▶ Problem
Every line in the data below from the one containing "build_band(blue)" down to the one containing "obj.matrix_world = Matrix.Identity(4)", both included, must be retyped exactly; no other line is to appear.

▶ Dataset
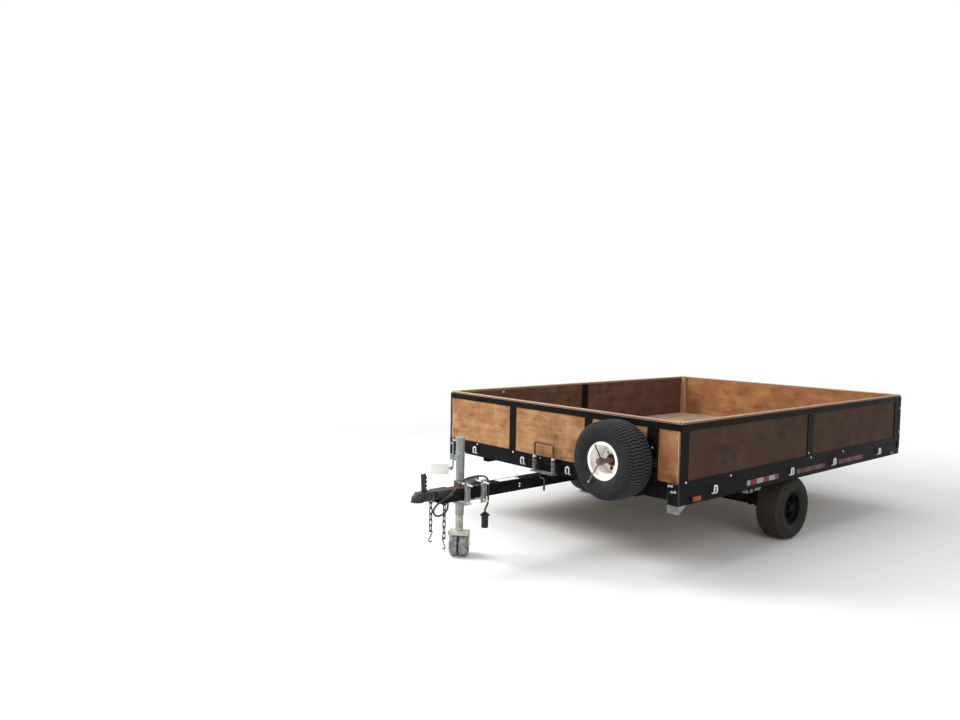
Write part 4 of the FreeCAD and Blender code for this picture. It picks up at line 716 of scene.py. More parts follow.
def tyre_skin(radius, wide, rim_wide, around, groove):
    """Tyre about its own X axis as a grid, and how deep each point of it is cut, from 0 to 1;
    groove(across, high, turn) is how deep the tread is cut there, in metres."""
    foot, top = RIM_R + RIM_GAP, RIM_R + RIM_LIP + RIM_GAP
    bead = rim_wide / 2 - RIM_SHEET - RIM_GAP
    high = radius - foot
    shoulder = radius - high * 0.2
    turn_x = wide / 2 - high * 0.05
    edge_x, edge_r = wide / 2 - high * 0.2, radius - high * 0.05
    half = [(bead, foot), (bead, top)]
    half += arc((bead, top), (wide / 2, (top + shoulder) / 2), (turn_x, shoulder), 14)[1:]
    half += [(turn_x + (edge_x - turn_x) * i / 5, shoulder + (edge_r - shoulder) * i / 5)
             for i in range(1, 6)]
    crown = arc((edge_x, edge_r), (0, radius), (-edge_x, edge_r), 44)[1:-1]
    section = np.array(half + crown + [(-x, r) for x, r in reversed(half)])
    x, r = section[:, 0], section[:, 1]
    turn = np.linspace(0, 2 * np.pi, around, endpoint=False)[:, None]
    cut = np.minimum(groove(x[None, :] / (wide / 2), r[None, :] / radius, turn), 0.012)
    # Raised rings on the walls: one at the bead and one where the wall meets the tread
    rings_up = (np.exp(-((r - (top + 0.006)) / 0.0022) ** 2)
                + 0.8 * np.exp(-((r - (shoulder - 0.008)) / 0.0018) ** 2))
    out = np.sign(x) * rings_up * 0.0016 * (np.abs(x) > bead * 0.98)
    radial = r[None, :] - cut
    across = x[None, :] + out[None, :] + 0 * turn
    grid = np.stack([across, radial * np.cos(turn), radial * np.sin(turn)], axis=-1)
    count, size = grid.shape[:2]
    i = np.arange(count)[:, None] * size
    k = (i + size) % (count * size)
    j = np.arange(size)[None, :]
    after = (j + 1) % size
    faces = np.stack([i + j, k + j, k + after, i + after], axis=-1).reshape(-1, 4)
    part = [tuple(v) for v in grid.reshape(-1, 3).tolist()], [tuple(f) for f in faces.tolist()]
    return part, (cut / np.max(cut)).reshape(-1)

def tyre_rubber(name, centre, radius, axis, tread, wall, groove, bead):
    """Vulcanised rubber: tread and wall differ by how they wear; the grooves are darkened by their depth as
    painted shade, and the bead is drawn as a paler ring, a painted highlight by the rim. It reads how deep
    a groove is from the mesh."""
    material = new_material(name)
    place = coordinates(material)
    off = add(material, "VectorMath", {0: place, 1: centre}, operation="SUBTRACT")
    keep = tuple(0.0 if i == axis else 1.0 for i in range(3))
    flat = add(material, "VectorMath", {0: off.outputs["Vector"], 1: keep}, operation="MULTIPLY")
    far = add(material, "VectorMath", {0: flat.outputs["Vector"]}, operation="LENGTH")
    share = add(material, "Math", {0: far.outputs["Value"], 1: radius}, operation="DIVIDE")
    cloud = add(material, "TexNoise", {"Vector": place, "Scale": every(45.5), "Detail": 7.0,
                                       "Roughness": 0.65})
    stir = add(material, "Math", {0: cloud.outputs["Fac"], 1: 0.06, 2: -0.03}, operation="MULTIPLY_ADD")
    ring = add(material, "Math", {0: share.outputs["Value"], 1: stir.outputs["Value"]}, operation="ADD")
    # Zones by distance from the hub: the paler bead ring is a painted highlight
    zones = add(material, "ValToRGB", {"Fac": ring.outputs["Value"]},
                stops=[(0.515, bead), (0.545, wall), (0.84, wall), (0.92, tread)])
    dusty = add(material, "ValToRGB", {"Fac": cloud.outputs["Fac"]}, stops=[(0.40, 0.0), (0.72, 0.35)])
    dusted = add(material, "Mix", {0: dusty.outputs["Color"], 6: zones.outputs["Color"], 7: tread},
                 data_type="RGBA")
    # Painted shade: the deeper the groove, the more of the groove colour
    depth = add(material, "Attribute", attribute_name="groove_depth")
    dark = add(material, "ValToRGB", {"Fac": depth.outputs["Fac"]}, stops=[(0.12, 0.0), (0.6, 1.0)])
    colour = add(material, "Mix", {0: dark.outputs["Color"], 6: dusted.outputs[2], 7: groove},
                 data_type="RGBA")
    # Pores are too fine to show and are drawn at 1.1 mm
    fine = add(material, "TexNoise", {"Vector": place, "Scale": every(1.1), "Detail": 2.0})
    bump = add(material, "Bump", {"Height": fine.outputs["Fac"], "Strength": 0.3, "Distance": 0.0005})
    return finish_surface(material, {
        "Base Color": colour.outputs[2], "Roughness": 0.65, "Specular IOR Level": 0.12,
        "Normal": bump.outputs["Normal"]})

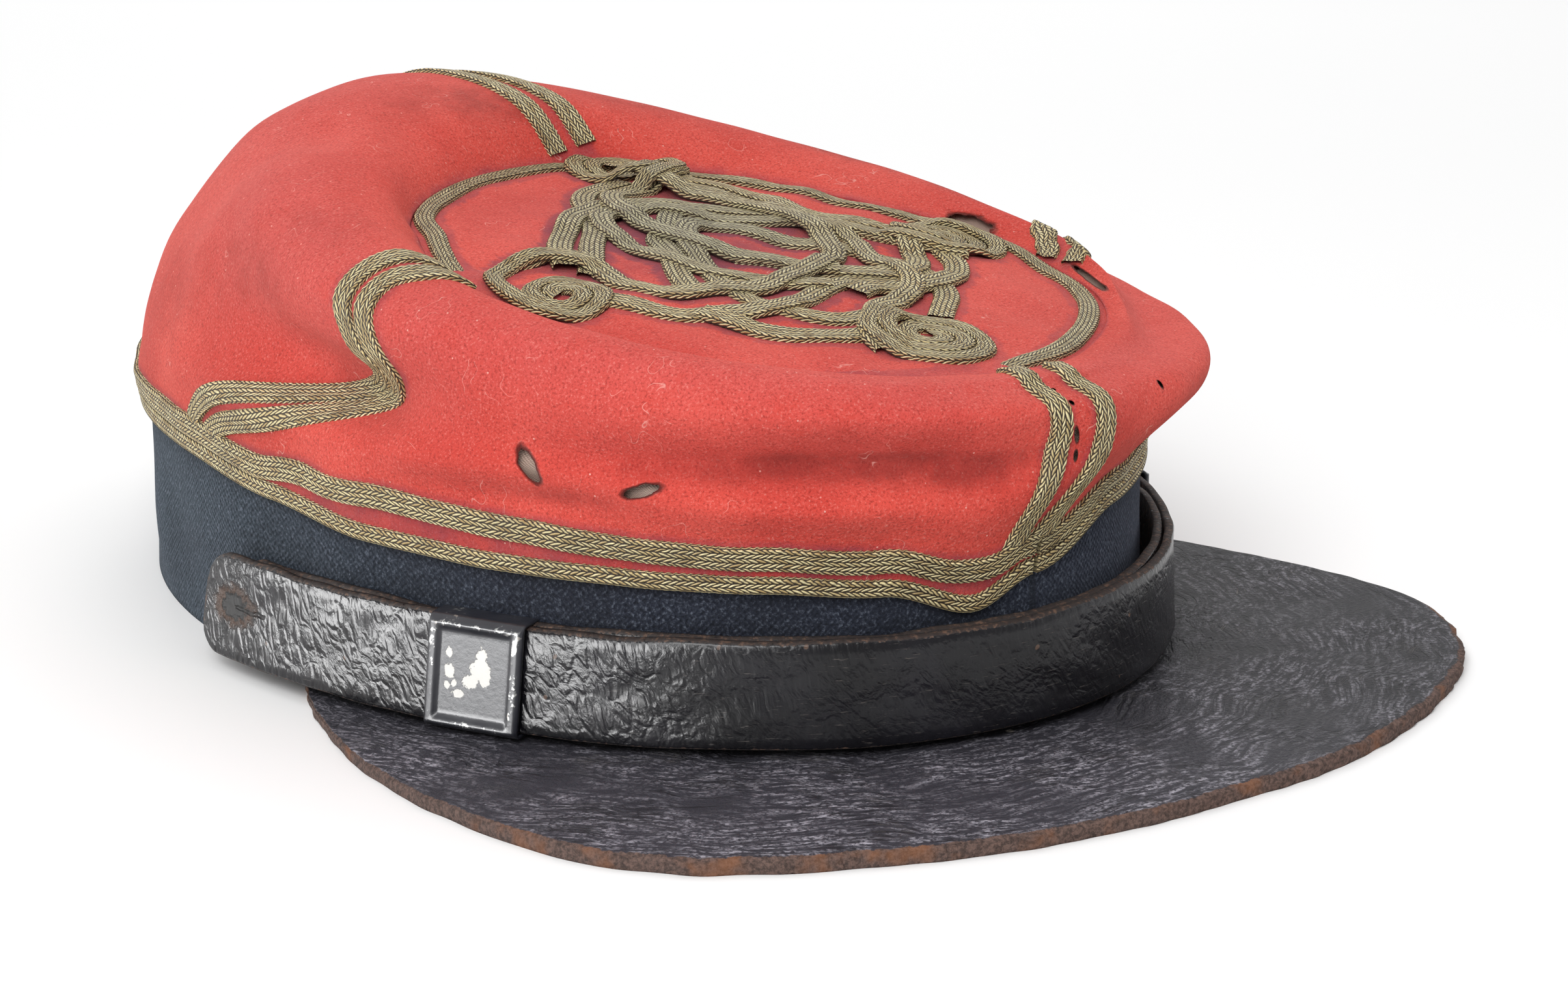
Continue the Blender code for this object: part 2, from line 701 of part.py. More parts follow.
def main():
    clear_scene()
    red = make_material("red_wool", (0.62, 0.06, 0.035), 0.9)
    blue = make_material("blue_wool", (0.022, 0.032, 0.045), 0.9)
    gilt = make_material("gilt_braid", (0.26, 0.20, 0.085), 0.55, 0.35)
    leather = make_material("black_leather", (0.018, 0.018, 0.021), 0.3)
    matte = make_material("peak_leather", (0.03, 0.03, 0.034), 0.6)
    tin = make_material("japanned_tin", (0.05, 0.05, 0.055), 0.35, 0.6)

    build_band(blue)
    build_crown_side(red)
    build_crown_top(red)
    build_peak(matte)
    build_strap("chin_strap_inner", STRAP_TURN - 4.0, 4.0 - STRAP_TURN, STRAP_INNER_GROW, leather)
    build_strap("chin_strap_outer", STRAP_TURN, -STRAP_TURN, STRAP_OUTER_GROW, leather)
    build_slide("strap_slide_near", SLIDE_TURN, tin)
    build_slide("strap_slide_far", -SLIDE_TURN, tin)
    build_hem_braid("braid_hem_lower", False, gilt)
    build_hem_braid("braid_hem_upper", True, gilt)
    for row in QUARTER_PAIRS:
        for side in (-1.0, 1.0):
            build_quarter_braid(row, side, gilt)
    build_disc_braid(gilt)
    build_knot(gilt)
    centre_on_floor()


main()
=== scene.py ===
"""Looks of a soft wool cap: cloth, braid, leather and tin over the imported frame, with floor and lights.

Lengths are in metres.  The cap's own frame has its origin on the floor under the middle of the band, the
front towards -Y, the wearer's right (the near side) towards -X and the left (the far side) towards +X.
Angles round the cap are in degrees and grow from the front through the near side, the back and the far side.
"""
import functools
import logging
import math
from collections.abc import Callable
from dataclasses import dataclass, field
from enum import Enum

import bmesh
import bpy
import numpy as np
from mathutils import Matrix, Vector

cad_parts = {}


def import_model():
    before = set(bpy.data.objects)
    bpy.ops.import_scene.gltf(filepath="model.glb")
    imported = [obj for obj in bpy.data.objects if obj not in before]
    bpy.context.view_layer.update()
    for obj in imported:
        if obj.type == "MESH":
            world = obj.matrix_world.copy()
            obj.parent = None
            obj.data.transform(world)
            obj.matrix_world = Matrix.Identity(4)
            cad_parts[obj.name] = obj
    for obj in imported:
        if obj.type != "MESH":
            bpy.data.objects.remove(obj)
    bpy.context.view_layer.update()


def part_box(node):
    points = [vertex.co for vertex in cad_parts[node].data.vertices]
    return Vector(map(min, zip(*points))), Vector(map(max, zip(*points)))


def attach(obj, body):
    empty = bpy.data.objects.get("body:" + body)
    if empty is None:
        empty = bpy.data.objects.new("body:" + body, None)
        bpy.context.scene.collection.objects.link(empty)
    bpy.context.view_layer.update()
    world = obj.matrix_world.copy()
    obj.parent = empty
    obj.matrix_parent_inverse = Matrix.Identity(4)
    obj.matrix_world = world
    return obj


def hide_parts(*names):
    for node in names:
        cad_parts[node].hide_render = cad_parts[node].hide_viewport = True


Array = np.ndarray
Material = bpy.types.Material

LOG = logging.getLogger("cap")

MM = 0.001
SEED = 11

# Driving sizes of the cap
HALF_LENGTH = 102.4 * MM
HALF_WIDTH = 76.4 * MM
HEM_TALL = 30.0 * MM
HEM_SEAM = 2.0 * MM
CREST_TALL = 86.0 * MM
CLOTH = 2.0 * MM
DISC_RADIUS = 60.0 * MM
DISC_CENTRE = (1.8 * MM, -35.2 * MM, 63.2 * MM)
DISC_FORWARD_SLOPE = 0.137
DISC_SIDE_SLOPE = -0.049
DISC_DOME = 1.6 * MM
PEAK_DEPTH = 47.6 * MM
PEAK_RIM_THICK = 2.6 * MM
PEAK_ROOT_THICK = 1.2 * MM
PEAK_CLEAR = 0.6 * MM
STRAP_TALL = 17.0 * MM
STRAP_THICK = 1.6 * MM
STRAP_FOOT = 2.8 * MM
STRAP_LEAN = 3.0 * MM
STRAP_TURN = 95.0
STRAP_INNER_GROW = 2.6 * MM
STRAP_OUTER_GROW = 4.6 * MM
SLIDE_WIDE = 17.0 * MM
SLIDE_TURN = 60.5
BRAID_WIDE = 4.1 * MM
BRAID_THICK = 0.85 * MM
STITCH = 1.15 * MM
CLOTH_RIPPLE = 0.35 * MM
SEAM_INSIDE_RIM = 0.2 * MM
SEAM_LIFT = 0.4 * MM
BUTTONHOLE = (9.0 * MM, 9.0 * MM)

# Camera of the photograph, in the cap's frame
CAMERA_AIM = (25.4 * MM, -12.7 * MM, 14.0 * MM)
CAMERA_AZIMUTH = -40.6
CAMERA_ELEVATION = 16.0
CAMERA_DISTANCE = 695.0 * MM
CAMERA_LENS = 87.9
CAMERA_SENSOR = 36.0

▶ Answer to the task
    build_band(blue)
    build_crown_side(red)
    build_crown_top(red)
    build_peak(matte)
    build_strap("chin_strap_inner", STRAP_TURN - 4.0, 4.0 - STRAP_TURN, STRAP_INNER_GROW, leather)
    build_strap("chin_strap_outer", STRAP_TURN, -STRAP_TURN, STRAP_OUTER_GROW, leather)
    build_slide("strap_slide_near", SLIDE_TURN, tin)
    build_slide("strap_slide_far", -SLIDE_TURN, tin)
    build_hem_braid("braid_hem_lower", False, gilt)
    build_hem_braid("braid_hem_upper", True, gilt)
    for row in QUARTER_PAIRS:
        for side in (-1.0, 1.0):
            build_quarter_braid(row, side, gilt)
    build_disc_braid(gilt)
    build_knot(gilt)
    centre_on_floor()


main()
=== scene.py ===
"""Looks of a soft wool cap: cloth, braid, leather and tin over the imported frame, with floor and lights.

Lengths are in metres.  The cap's own frame has its origin on the floor under the middle of the band, the
front towards -Y, the wearer's right (the near side) towards -X and the left (the far side) towards +X.
Angles round the cap are in degrees and grow from the front through the near side, the back and the far side.
"""
import functools
import logging
import math
from collections.abc import Callable
from dataclasses import dataclass, field
from enum import Enum

import bmesh
import bpy
import numpy as np
from mathutils import Matrix, Vector

cad_parts = {}


def import_model():
    before = set(bpy.data.objects)
    bpy.ops.import_scene.gltf(filepath="model.glb")
    imported = [obj for obj in bpy.data.objects if obj not in before]
    bpy.context.view_layer.update()
    for obj in imported:
        if obj.type == "MESH":
            world = obj.matrix_world.copy()
            obj.parent = None
            obj.data.transform(world)
            obj.matrix_world = Matrix.Identity(4)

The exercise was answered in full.